:: GIVEN TASK ::
Wherever a line holds the string "JSON", copy that line.

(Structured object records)
|---|
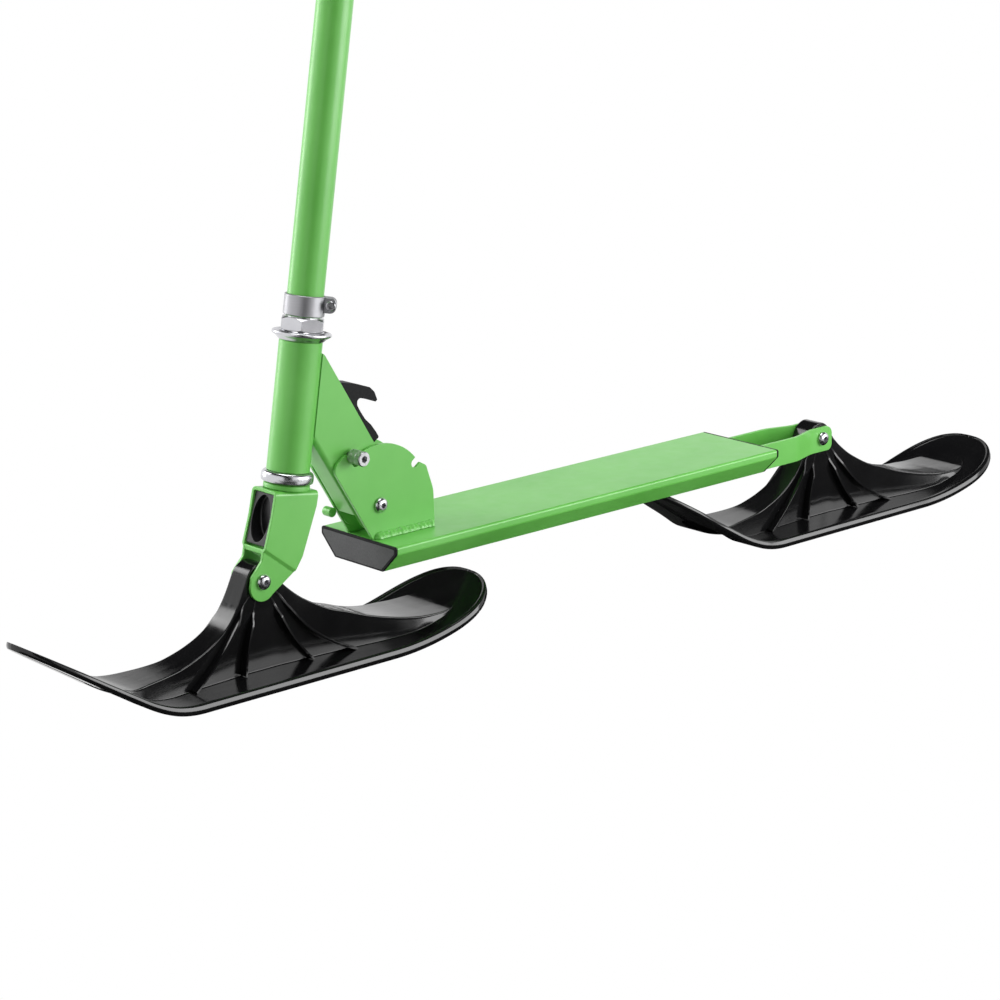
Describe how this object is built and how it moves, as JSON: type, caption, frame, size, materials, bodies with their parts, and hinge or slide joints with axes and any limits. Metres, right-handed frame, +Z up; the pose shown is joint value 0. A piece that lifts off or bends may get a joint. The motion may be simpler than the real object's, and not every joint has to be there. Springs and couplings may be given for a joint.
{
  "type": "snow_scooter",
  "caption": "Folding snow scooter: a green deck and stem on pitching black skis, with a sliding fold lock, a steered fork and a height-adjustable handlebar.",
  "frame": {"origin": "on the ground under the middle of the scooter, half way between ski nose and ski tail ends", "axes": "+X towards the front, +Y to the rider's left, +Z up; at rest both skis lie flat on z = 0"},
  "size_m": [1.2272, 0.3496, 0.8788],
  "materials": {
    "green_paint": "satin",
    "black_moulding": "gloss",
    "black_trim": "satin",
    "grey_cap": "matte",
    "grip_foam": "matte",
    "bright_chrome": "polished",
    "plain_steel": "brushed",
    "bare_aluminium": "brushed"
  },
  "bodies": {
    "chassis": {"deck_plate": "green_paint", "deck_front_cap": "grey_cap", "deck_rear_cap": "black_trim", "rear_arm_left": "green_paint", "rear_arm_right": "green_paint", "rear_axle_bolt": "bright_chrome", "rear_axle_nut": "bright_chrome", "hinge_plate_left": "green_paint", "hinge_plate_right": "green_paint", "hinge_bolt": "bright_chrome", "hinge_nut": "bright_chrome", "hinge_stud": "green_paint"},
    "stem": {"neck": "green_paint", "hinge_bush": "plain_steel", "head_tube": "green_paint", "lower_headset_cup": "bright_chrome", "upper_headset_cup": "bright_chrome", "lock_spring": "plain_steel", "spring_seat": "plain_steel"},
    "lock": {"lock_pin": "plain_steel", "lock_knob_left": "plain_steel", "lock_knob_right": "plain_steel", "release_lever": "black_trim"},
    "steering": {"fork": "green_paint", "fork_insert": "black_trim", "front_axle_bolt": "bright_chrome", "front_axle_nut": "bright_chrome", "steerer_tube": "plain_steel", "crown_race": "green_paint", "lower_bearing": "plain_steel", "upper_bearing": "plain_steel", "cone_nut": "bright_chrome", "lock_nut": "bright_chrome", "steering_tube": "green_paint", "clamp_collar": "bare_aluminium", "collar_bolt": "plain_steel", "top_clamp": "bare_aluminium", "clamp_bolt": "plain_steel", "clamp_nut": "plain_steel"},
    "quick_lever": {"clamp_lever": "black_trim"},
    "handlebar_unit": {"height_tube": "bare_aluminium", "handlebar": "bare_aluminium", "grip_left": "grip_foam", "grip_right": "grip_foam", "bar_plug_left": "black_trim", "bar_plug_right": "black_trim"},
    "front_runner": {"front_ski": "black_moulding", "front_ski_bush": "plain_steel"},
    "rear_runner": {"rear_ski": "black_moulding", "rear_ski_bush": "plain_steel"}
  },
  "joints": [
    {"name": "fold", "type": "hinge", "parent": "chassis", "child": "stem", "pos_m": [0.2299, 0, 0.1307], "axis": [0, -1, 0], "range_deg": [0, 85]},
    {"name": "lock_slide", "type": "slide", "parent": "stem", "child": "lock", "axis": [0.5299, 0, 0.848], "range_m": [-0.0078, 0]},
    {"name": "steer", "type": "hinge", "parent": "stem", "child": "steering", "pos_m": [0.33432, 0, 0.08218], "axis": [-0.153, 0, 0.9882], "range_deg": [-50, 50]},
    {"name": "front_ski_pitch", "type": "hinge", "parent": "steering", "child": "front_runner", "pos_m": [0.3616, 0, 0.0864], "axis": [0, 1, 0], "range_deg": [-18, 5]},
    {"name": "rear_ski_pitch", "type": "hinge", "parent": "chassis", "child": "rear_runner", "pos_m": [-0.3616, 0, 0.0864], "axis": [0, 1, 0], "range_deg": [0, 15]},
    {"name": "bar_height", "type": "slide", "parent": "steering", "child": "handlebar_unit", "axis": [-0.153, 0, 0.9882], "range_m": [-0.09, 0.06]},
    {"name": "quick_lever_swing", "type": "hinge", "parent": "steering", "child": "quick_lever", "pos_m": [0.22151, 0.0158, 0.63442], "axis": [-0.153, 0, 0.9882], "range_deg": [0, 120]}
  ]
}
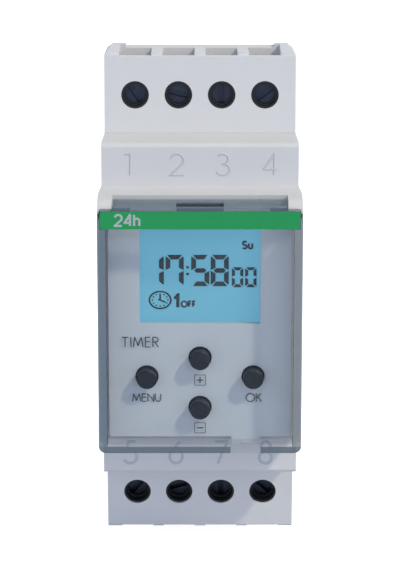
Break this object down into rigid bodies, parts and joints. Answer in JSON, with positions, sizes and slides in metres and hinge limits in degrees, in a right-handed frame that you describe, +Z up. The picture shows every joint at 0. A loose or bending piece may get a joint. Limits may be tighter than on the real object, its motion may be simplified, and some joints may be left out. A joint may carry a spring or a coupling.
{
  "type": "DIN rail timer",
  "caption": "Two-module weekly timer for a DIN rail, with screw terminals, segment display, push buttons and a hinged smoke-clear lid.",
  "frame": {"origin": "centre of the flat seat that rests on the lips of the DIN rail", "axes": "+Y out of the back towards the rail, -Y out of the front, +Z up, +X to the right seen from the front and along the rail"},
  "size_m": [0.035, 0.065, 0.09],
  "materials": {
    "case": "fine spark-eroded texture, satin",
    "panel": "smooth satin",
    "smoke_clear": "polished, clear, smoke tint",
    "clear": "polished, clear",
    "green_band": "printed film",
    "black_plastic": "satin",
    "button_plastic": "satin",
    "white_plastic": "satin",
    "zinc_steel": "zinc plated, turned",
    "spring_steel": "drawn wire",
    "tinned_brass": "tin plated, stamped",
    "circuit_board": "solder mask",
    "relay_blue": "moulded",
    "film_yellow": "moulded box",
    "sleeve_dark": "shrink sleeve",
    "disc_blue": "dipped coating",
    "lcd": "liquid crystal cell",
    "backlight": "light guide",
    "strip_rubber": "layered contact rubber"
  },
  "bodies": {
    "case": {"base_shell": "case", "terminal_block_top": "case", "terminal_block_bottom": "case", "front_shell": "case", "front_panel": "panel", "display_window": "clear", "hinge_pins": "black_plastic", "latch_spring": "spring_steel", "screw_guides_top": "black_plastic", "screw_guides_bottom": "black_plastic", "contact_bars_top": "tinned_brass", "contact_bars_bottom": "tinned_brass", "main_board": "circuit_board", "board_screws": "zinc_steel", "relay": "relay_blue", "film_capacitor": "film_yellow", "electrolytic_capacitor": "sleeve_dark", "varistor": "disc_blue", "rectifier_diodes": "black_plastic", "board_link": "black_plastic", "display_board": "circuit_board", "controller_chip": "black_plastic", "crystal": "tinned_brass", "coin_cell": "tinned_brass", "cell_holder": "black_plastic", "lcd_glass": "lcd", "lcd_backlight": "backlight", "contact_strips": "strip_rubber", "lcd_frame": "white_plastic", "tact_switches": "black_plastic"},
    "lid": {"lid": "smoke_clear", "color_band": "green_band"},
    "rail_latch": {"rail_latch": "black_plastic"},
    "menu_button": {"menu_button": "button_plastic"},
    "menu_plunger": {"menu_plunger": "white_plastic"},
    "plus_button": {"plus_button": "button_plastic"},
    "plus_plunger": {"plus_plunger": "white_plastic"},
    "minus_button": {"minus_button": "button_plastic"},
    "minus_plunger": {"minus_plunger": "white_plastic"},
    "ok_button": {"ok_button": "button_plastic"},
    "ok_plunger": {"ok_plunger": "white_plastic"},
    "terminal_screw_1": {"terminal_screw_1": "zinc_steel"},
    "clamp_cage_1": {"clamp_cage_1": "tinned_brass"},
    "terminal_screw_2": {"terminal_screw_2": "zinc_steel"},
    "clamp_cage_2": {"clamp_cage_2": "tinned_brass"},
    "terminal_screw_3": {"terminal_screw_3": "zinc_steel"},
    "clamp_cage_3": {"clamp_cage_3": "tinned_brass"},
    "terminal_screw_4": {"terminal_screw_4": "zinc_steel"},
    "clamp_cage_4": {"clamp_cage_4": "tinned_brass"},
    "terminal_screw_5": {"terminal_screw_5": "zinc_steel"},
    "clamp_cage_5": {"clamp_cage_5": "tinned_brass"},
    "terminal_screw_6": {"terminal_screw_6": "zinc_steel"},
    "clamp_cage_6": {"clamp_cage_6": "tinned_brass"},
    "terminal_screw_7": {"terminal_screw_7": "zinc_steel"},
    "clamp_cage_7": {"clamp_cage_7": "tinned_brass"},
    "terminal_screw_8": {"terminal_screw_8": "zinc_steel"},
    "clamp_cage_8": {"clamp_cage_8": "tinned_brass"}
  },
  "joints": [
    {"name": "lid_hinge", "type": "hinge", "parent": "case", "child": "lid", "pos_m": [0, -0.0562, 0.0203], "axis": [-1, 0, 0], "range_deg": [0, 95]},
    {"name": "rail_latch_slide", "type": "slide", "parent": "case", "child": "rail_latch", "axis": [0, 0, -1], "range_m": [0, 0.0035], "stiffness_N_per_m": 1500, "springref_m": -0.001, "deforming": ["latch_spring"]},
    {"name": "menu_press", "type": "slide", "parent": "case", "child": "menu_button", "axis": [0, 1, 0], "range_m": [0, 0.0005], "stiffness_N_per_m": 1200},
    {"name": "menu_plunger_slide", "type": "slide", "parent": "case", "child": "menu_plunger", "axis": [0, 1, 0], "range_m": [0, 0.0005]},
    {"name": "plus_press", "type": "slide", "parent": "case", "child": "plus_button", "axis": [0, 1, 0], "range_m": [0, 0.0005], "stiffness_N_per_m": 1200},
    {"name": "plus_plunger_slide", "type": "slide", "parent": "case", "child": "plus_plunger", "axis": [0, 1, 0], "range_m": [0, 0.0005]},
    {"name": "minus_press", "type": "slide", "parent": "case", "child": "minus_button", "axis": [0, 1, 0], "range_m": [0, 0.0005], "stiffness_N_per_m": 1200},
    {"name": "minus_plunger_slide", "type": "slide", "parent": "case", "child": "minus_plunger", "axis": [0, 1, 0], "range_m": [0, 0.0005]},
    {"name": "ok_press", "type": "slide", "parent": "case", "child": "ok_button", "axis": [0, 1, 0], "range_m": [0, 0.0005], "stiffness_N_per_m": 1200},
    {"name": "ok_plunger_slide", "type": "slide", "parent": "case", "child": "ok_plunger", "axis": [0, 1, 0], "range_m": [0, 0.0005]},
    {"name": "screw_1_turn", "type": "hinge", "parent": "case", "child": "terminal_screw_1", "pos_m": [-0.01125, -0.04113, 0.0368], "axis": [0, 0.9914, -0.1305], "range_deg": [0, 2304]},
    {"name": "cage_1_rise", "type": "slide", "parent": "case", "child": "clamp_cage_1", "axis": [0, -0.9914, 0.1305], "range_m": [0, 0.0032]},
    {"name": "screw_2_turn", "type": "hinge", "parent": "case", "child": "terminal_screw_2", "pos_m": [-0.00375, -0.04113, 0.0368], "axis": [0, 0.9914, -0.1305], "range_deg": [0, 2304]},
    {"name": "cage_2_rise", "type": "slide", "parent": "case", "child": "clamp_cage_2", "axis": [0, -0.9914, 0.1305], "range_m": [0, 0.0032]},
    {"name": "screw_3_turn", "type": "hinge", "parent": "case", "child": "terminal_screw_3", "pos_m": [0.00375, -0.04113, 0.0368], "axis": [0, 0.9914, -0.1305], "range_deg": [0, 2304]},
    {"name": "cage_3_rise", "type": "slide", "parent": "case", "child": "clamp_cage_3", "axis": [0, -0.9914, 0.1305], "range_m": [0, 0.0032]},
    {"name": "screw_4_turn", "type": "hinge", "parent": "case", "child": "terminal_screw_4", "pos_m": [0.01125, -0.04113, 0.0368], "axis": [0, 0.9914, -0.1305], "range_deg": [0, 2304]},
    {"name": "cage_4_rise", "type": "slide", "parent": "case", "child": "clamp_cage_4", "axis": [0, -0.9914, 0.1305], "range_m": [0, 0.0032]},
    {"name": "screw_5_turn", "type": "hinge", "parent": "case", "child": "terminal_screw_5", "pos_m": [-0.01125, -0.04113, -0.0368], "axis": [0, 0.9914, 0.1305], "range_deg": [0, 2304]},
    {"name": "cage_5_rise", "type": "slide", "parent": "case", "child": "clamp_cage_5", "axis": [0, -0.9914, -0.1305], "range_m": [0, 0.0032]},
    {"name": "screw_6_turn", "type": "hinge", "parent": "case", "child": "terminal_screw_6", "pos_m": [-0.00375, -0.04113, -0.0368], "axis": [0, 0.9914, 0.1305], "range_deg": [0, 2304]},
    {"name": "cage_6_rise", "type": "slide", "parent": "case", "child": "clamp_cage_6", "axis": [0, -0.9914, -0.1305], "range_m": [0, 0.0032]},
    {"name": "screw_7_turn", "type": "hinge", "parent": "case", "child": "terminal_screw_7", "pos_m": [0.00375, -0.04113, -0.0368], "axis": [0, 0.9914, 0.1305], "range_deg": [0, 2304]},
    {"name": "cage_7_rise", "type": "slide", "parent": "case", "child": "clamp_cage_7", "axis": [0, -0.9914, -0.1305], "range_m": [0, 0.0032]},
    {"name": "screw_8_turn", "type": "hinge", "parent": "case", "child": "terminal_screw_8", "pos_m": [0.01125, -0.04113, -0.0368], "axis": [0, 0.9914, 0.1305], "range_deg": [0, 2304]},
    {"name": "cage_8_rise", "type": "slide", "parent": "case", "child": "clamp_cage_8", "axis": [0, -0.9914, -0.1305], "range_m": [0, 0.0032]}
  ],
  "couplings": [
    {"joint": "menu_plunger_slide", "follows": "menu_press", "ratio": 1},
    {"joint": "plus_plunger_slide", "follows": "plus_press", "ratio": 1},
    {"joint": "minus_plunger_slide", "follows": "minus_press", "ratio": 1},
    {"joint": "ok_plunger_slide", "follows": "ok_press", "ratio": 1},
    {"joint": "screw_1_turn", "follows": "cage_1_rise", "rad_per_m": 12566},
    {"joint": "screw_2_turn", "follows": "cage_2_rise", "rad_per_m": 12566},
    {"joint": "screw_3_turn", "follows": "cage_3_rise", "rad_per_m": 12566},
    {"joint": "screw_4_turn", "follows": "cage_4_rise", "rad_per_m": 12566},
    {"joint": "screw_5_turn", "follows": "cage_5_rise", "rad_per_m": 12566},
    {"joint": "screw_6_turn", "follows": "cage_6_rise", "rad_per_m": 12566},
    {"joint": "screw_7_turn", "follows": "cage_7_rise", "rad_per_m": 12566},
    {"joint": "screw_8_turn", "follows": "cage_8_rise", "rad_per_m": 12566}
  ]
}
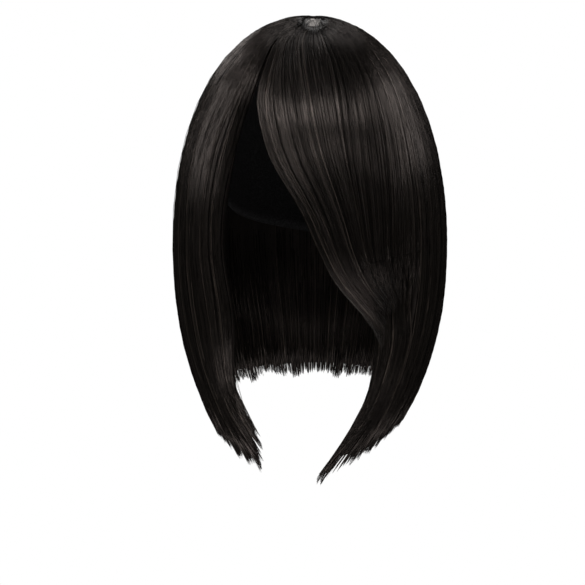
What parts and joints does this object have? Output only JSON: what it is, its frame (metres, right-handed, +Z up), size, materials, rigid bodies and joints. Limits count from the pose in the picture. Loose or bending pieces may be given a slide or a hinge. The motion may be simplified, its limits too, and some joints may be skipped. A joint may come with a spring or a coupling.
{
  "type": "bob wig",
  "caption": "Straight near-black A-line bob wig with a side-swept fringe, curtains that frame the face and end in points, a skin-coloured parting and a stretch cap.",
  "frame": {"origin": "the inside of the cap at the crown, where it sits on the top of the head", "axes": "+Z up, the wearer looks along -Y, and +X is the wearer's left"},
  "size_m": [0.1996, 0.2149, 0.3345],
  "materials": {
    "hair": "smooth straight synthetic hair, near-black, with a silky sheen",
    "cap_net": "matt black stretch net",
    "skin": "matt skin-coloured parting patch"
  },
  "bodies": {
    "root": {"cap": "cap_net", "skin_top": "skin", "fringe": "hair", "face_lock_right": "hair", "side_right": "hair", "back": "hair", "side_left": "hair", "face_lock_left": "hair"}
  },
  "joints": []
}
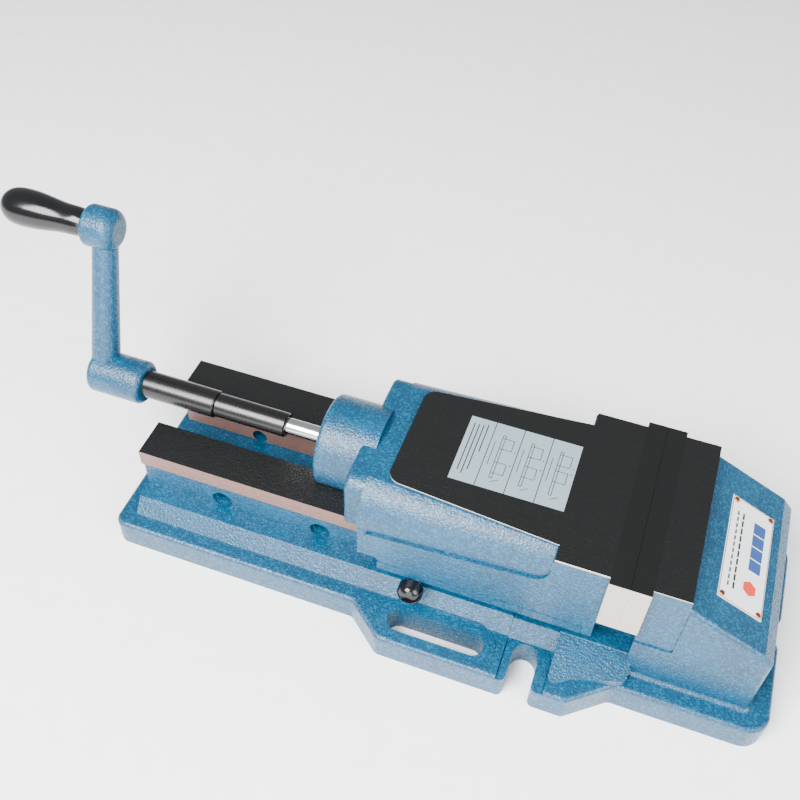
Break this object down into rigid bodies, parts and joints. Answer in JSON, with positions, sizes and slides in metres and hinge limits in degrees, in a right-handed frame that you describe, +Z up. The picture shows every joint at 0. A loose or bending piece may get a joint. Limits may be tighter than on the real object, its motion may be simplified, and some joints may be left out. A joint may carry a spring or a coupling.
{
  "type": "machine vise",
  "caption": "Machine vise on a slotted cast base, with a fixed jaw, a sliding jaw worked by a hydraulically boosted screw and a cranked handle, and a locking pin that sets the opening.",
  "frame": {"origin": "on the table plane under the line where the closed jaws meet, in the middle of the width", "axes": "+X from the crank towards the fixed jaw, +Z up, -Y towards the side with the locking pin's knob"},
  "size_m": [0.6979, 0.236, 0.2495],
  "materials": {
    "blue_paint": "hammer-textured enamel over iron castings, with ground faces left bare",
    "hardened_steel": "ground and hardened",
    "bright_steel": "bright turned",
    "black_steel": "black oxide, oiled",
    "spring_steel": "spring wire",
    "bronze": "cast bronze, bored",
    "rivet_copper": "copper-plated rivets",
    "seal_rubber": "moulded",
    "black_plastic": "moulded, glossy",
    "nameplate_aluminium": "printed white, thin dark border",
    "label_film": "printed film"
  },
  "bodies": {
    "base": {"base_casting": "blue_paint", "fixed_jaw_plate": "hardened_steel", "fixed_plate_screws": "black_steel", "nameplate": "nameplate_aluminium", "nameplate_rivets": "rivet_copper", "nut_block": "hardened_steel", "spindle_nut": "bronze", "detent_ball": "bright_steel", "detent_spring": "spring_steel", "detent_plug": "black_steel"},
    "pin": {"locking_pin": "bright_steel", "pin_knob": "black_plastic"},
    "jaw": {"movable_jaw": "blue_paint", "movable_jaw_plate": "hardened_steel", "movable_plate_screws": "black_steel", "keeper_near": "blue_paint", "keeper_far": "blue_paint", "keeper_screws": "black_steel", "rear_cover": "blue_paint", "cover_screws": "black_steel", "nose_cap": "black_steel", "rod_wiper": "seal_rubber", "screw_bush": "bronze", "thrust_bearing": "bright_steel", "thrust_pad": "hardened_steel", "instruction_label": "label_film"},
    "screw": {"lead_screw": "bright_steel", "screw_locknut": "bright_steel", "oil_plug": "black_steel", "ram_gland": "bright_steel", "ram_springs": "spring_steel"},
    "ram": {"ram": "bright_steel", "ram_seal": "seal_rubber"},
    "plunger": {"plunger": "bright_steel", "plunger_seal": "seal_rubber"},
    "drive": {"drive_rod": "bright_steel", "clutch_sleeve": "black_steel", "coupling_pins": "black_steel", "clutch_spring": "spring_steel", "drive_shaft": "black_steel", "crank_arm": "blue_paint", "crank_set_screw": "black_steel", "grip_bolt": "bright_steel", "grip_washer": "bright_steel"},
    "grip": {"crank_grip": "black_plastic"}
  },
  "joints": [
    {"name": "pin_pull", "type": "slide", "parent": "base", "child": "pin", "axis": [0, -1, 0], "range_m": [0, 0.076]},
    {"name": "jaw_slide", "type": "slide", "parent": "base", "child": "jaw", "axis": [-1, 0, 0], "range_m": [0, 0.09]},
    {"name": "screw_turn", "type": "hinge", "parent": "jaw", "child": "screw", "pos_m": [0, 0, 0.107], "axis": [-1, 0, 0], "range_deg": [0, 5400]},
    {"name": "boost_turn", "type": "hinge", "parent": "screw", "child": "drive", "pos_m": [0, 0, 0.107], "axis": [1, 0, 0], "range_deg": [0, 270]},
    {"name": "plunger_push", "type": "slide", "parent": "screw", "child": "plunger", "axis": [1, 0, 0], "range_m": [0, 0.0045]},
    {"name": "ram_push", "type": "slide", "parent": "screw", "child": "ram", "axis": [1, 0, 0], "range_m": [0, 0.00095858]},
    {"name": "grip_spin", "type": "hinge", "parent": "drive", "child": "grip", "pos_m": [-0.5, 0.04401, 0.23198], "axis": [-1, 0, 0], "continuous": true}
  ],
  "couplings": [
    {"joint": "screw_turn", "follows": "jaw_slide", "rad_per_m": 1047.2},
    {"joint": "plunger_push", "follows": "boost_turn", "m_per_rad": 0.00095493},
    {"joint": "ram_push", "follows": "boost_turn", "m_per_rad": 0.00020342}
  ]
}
|---|
:: ANSWER FOR THIS EXERCISE ::
Describe how this object is built and how it moves, as JSON: type, caption, frame, size, materials, bodies with their parts, and hinge or slide joints with axes and any limits. Metres, right-handed frame, +Z up; the pose shown is joint value 0. A piece that lifts off or bends may get a joint. The motion may be simpler than the real object's, and not every joint has to be there. Springs and couplings may be given for a joint.
Break this object down into rigid bodies, parts and joints. Answer in JSON, with positions, sizes and slides in metres and hinge limits in degrees, in a right-handed frame that you describe, +Z up. The picture shows every joint at 0. A loose or bending piece may get a joint. Limits may be tighter than on the real object, its motion may be simplified, and some joints may be left out. A joint may carry a spring or a coupling.
What parts and joints does this object have? Output only JSON: what it is, its frame (metres, right-handed, +Z up), size, materials, rigid bodies and joints. Limits count from the pose in the picture. Loose or bending pieces may be given a slide or a hinge. The motion may be simplified, its limits too, and some joints may be skipped. A joint may come with a spring or a coupling.
Break this object down into rigid bodies, parts and joints. Answer in JSON, with positions, sizes and slides in metres and hinge limits in degrees, in a right-handed frame that you describe, +Z up. The picture shows every joint at 0. A loose or bending piece may get a joint. Limits may be tighter than on the real object, its motion may be simplified, and some joints may be left out. A joint may carry a spring or a coupling.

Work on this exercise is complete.